How fitting, then, that she’s a myth. Because frankly, so is most of our infrastructure. A mythical princess to stand among the mythical ring roads, mythical light rail, and the elusive mythical cycle lanes that only appear on PowerPoint slides at council meetings.
Galvia’s statue is destined—someday, somehow—to adorn the Droichead an Dóchas (that’s the Bridge of Hope, for the tourists reading ), right beside the Cathedral. It will (roundabouts and traffic lights aside )be the first major addition to Galway’s public infrastructure since the Quincentenary Bridge was unveiled upstream a mere 40 years ago. That’s right: in Galway, we do bridges the way other cities do Olympic Games—once every generation, and often over budget.
There is poetic symmetry in placing Galvia on this new bridge.

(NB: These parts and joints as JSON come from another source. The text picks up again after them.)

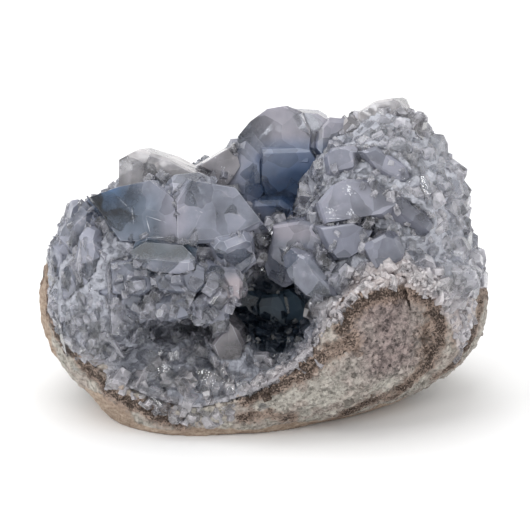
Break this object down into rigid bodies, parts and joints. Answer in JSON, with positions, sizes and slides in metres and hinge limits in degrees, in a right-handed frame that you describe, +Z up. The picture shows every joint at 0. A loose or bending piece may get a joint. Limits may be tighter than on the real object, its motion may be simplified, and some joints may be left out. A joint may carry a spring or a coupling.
{
  "type": "celestite crystal cluster",
  "caption": "Natural celestite cluster: blocky grey-blue crystals round a dark pocket, on a druse in a bowl of weathered brown rock with a flat foot.",
  "frame": {"origin": "On the ground under the middle of the whole cluster's box, at the height of the flat underside of the rock", "axes": "+X to the right of the open front, +Y from the front to the back, +Z up"},
  "size_m": [0.12, 0.0834, 0.0795],
  "materials": {
    "weathered_rock": "rough, earthy, speckled",
    "druse": "crust of small glittering crystals",
    "blue_crystal": "translucent grey-blue crystal, vitreous faces",
    "pale_crystal": "translucent grey-white crystal, vitreous faces"
  },
  "bodies": {
    "root": {"matrix_rock": "weathered_rock", "druse_lining": "druse", "blue_block_crystals": "blue_crystal", "centre_crystals": "blue_crystal", "back_wall_crystals": "blue_crystal", "left_bank_crystals": "blue_crystal", "left_flank_crystals": "blue_crystal", "right_bank_crystals": "blue_crystal", "cavity_crystals": "blue_crystal", "rear_bank_crystals": "blue_crystal", "pale_rear_crystals": "pale_crystal", "right_peak_crystals": "pale_crystal", "lip_point_crystal": "pale_crystal", "small_clear_crystal": "pale_crystal"}
  },
  "joints": []
}
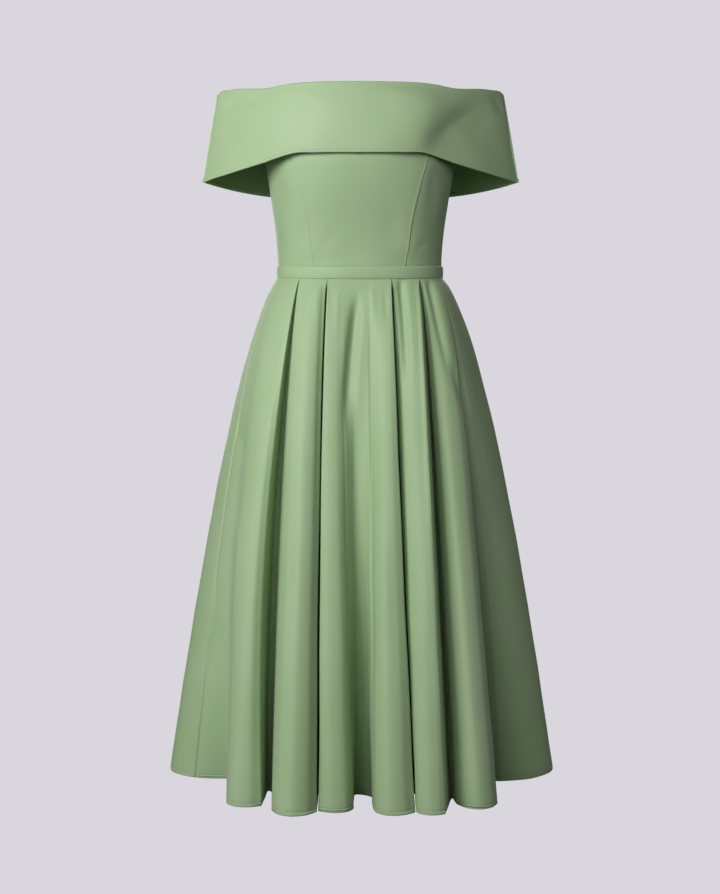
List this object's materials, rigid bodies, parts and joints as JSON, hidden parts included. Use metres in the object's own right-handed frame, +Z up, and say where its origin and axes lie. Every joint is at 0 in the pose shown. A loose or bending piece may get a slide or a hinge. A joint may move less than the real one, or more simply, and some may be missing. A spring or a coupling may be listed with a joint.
{
  "type": "strapless off-the-shoulder midi dress",
  "caption": "Off-the-shoulder midi dress in smooth crepe: fold-over collar, fitted princess-seamed bodice, narrow waistband, flared pleated skirt and a concealed side zip. Hollow, in worn form.",
  "frame": {"origin": "centre of the waist, at half the height of the waistband", "axes": "+Z up along the body, -Y towards the front of the dress, +X towards the wearer's left"},
  "size_m": [0.5707, 0.5254, 0.9988],
  "materials": {
    "crepe": "matte satin crepe",
    "zip_tape": "woven tape",
    "zip_metal": "satin enamel"
  },
  "bodies": {
    "dress": {"bodice_front": "crepe", "bodice_side_front_left": "crepe", "bodice_side_front_right": "crepe", "bodice_side_back_left": "crepe", "bodice_side_back_right": "crepe", "bodice_back": "crepe", "waistband_front": "crepe", "waistband_back": "crepe", "skirt_front": "crepe", "skirt_back": "crepe", "collar_front": "crepe", "collar_back": "crepe", "zip_tape": "zip_tape", "zip_slider": "zip_metal"},
    "zip_pull": {"zip_pull": "zip_metal"}
  },
  "joints": [
    {"name": "zip_pull_swing", "type": "hinge", "parent": "dress", "child": "zip_pull", "pos_m": [0.14197, 0, 0.16766], "axis": [0, -1, 0], "range_deg": [-3, 165]}
  ]
}
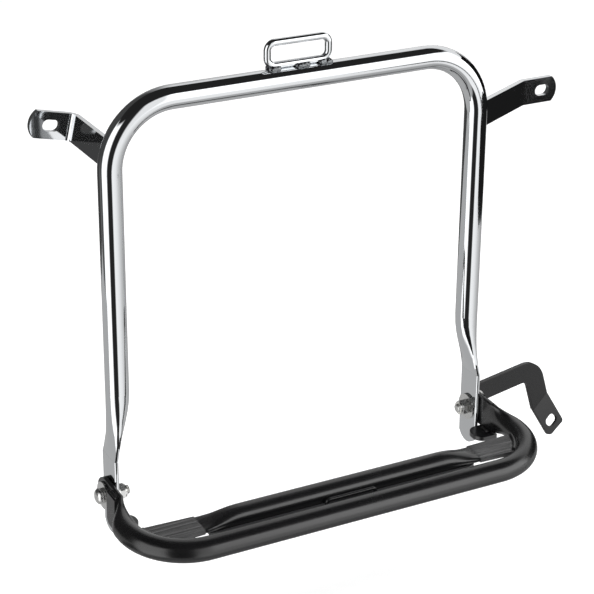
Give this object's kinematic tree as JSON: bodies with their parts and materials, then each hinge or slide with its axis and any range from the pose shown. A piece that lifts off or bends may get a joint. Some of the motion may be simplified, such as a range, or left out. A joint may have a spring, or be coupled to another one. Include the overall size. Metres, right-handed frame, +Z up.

Folklore has it that she drowned while washing her hair on a rock in the Corrib, just downstream. That very rock, in classic Galway fashion, was later obliterated during the construction of the weir. One can only hope this new statue survives longer than her shampoo day did. The ultimate wash and go.
Of course, public art in Ireland comes with its own dangers. Let us spare a thought for poor Molly Malone, groped by generations of hen parties and rugby lads until she needed bronze reconstructive surgery. Let us hope Galvia avoids a similar fate. Perhaps a respectful plinth and a strategically placed flower bed might protect her dignity—or at least her décolletage.
But Galvia’s resurrection should mean more than just a photo-op and a press release. Her emergence from legend (and planning meetings ) should serve as inspiration. Galway has long been plagued by that most Irish of ailments: terminal hesitation. Projects stall. Initiatives linger. “Sure we couldn’t be doing that,” is practically a motto carved in stone—next to “Ní neart go cur le chéile” and “Out of Order.”
Let Galvia be our muse. She didn’t ask to be drowned, memorialised, or caught up in municipal bureaucracy. But here she is—head high, hair presumably dry, looking out over a city badly in need of action. Not just statues and speeches, but spades in the ground and ideas in motion.
May her bronze gaze shame the dawdlers, embolden the doers, and terrify the consultants. Let her remind us that Galway is not just a place to reminisce about what might have been built, but to build it.
She washed her hair and died. The least we can do is rinse off the inertia.